We content ourselves with citing two authorities from other states. In Ballard v. Burgett, 40 N. Y. 314, the plaintiff sold oxen to one Prance for one hundred and eighty dollars, with the agreement that the oxen were to remain the property of the plaintiff until paid for. France, never having paid for the oxen, sold and delivered them to the defendant, who had no notice of the plaintiff’s claim. It was held, upon an extensive examination of the authorities, that the title to the property had not passed from the plaintiffs, that the purchaser from France acquired no title, and that the plaintiff' was entitled to recover the oxen.

The case of Hirschorn v. Canney, 98 Mass. 149, was replevin for seventy thousand cigars.
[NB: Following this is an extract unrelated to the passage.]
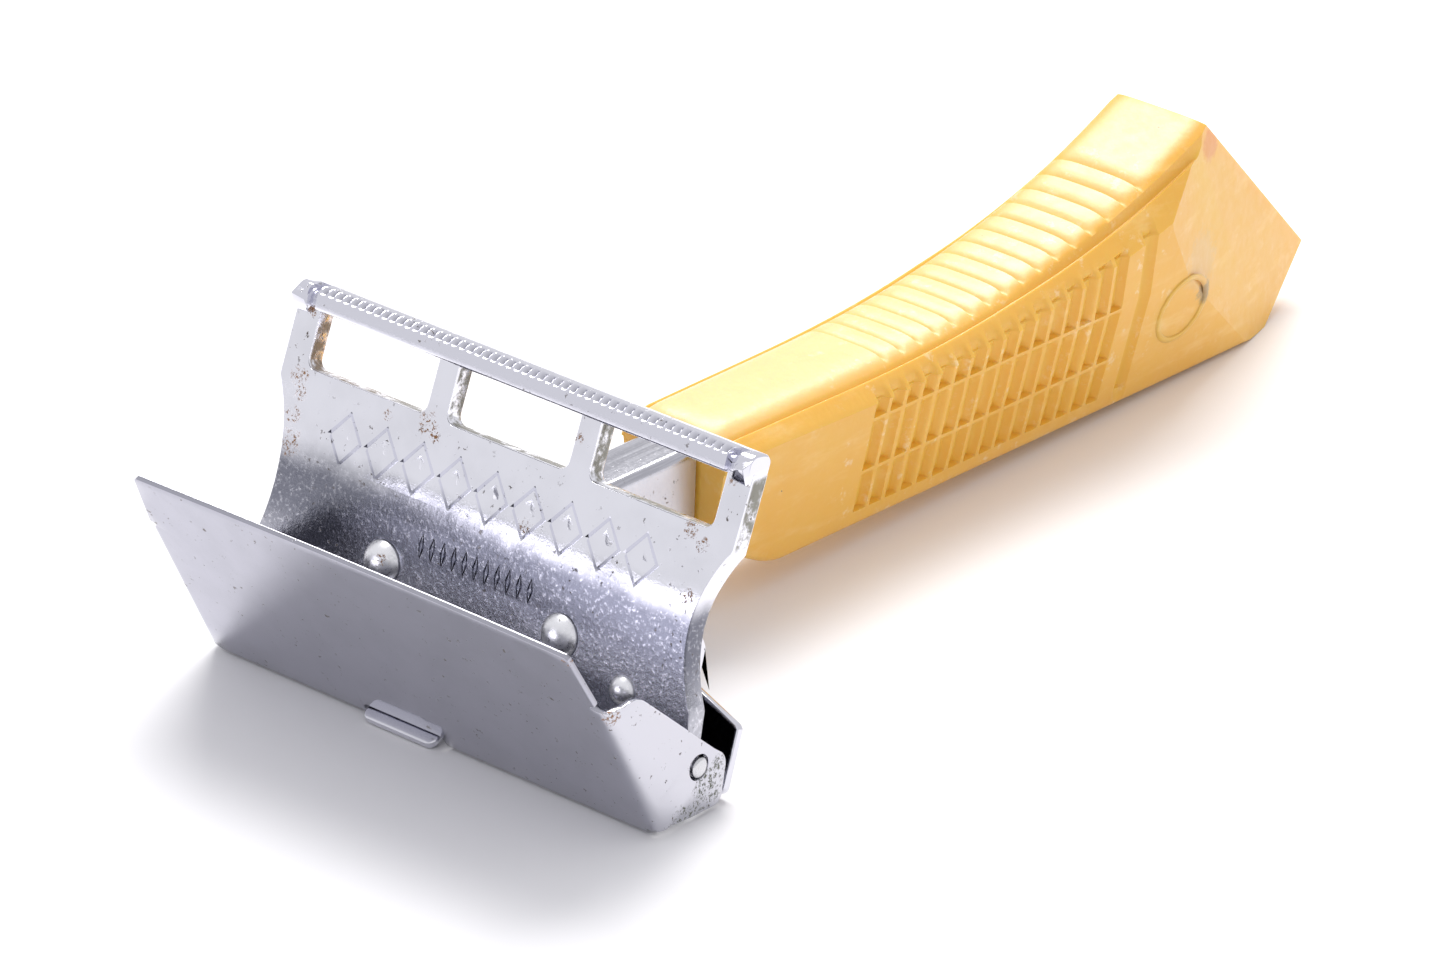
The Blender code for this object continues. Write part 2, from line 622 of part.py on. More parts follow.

The plaintiffs, of New York, sold the cigars to one Eaton, of Boston, “ on the condition that if his references should he satisfactory, they would ship the cigars to' him, and he should send his notes in payment.” The references being satisfactory, the plaintiffs shipped him the cigars, and sent him by mail a bill of lading, and a letter as follows, viz.:

“We have the pleasure to inclose bill of lading of ten cases cigars. Please remit us your notes for the amount of bill.”

Eaton received the cigars, and, soon afterwards, sold them in the usual course of business to the defendants, but he never sent his notes to the plaintiffs in payment. It was held, that the plaintiffs were entitled to recover the cigars, that the sale to Eaton was on condition that he should send them his notes in payment, and that, as he had not performed the condition, the title did not vest in him, and that the defendants acquired no title by their purchase from Eaton.

The judgment below is affirmed, with costs.